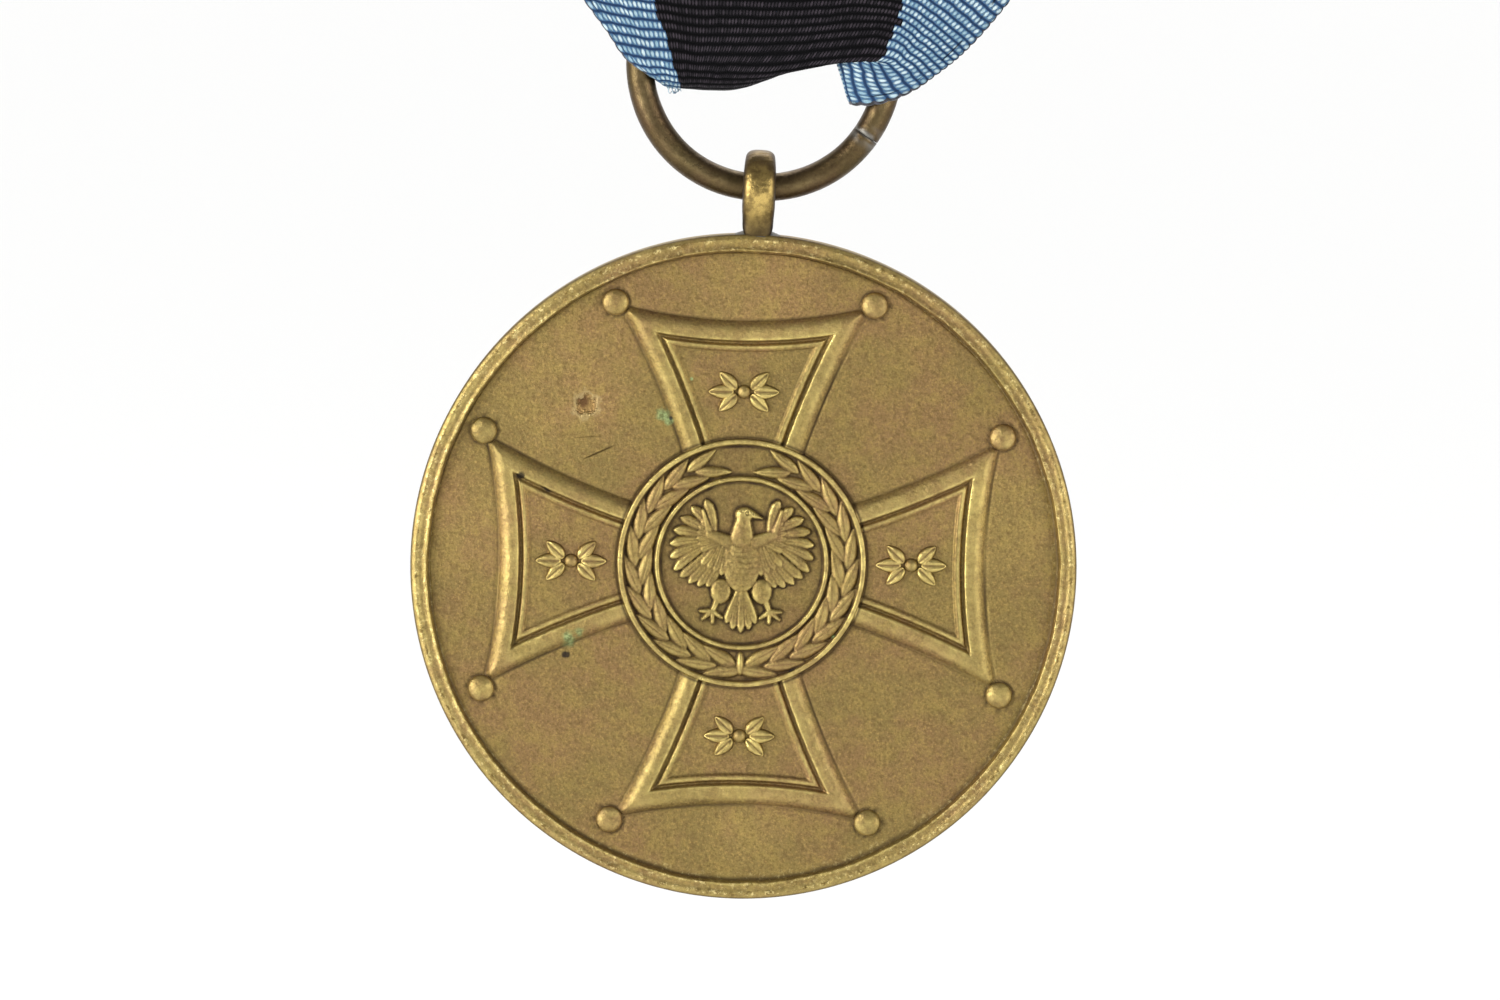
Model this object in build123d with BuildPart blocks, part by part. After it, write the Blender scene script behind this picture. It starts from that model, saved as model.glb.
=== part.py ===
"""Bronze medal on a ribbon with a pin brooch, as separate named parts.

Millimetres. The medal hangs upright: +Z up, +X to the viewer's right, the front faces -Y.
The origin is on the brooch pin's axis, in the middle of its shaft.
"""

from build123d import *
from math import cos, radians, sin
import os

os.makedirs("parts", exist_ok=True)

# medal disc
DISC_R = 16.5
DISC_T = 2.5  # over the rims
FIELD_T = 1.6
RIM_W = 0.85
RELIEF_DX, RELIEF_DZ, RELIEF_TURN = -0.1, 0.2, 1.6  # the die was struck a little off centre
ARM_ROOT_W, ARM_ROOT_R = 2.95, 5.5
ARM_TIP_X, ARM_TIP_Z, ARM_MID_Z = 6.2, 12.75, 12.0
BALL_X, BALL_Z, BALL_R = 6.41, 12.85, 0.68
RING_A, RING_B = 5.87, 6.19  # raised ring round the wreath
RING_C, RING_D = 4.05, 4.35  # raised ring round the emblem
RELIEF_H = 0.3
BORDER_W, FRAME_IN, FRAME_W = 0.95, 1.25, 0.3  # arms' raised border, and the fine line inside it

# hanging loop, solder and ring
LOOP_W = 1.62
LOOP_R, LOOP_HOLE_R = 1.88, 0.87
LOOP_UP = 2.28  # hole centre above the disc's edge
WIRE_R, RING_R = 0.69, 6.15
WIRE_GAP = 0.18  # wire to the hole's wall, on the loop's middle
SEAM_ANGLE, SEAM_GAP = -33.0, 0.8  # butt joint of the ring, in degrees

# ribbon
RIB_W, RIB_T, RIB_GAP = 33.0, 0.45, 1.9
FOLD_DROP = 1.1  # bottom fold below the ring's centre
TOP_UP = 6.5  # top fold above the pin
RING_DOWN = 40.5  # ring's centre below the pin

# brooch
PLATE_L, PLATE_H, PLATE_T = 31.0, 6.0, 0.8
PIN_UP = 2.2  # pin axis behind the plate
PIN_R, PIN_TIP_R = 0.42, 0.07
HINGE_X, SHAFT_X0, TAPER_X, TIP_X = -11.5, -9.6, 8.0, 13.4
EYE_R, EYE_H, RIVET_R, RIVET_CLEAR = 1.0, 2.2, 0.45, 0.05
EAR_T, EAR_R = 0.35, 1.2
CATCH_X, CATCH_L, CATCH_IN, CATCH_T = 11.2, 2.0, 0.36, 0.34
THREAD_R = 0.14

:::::

TASK DETAILS: Give an exact repetition of all the material.

PROBLEM SOLUTION:
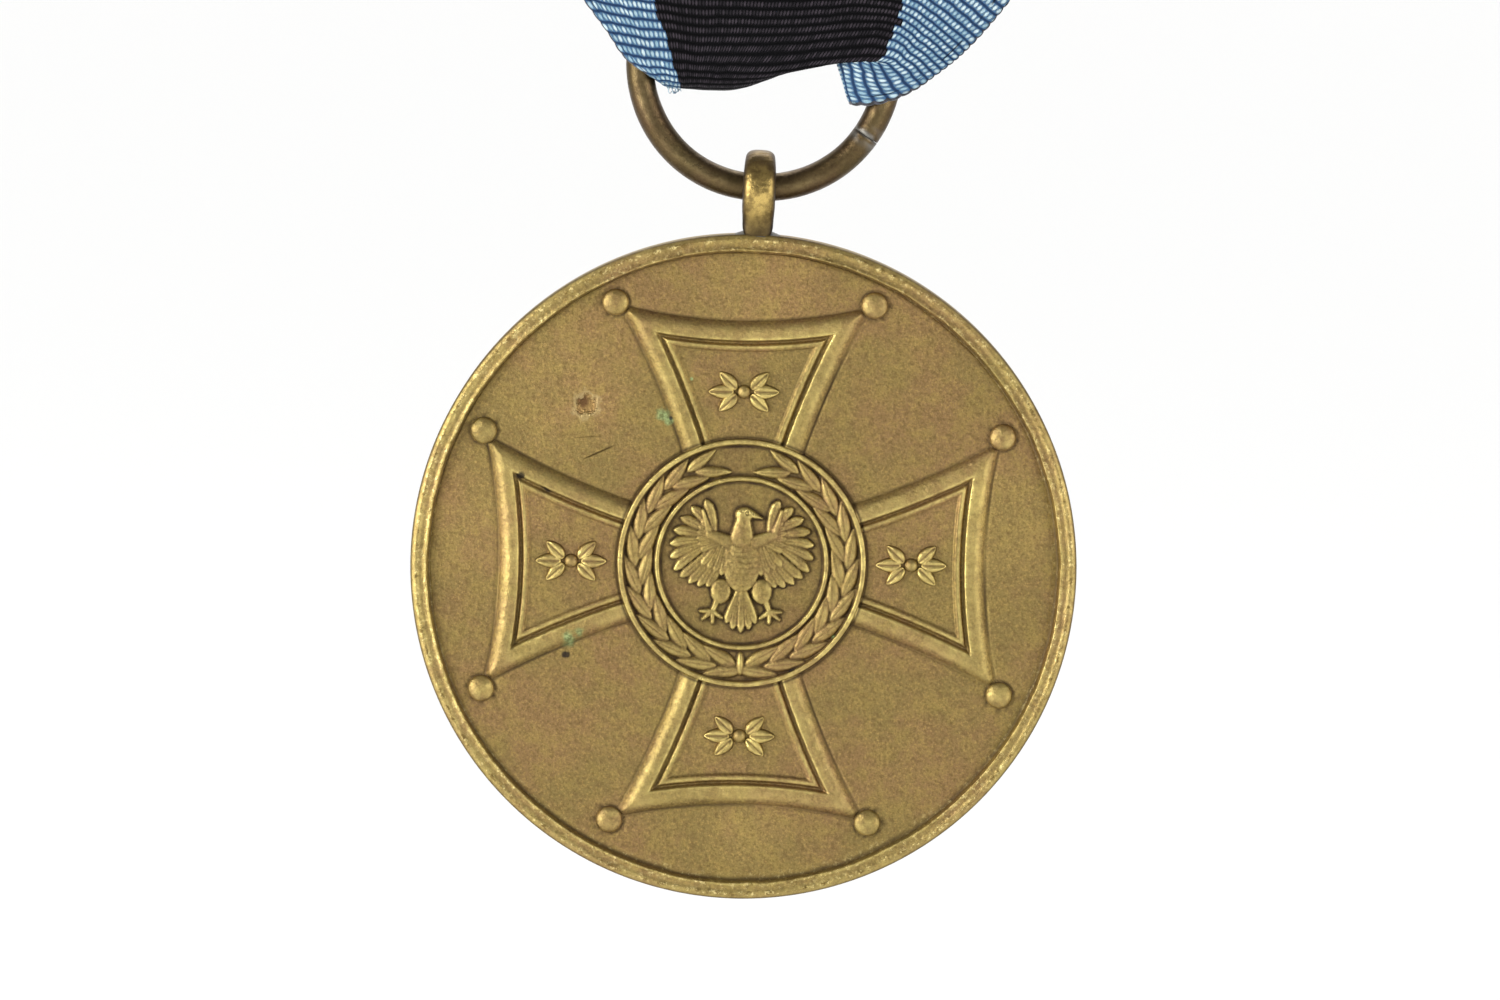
Model this object in build123d with BuildPart blocks, part by part. After it, write the Blender scene script behind this picture. It starts from that model, saved as model.glb.
=== part.py ===
"""Bronze medal on a ribbon with a pin brooch, as separate named parts.

Millimetres. The medal hangs upright: +Z up, +X to the viewer's right, the front faces -Y.
The origin is on the brooch pin's axis, in the middle of its shaft.
"""

from build123d import *
from math import cos, radians, sin
import os

os.makedirs("parts", exist_ok=True)

# medal disc
DISC_R = 16.5
DISC_T = 2.5  # over the rims
FIELD_T = 1.6
RIM_W = 0.85
RELIEF_DX, RELIEF_DZ, RELIEF_TURN = -0.1, 0.2, 1.6  # the die was struck a little off centre
ARM_ROOT_W, ARM_ROOT_R = 2.95, 5.5
ARM_TIP_X, ARM_TIP_Z, ARM_MID_Z = 6.2, 12.75, 12.0
BALL_X, BALL_Z, BALL_R = 6.41, 12.85, 0.68
RING_A, RING_B = 5.87, 6.19  # raised ring round the wreath
RING_C, RING_D = 4.05, 4.35  # raised ring round the emblem
RELIEF_H = 0.3
BORDER_W, FRAME_IN, FRAME_W = 0.95, 1.25, 0.3  # arms' raised border, and the fine line inside it

# hanging loop, solder and ring
LOOP_W = 1.62
LOOP_R, LOOP_HOLE_R = 1.88, 0.87
LOOP_UP = 2.28  # hole centre above the disc's edge
WIRE_R, RING_R = 0.69, 6.15
WIRE_GAP = 0.18  # wire to the hole's wall, on the loop's middle
SEAM_ANGLE, SEAM_GAP = -33.0, 0.8  # butt joint of the ring, in degrees

# ribbon
RIB_W, RIB_T, RIB_GAP = 33.0, 0.45, 1.9
FOLD_DROP = 1.1  # bottom fold below the ring's centre
TOP_UP = 6.5  # top fold above the pin
RING_DOWN = 40.5  # ring's centre below the pin

# brooch
PLATE_L, PLATE_H, PLATE_T = 31.0, 6.0, 0.8
PIN_UP = 2.2  # pin axis behind the plate
PIN_R, PIN_TIP_R = 0.42, 0.07
HINGE_X, SHAFT_X0, TAPER_X, TIP_X = -11.5, -9.6, 8.0, 13.4
EYE_R, EYE_H, RIVET_R, RIVET_CLEAR = 1.0, 2.2, 0.45, 0.05
EAR_T, EAR_R = 0.35, 1.2
CATCH_X, CATCH_L, CATCH_IN, CATCH_T = 11.2, 2.0, 0.36, 0.34
THREAD_R = 0.14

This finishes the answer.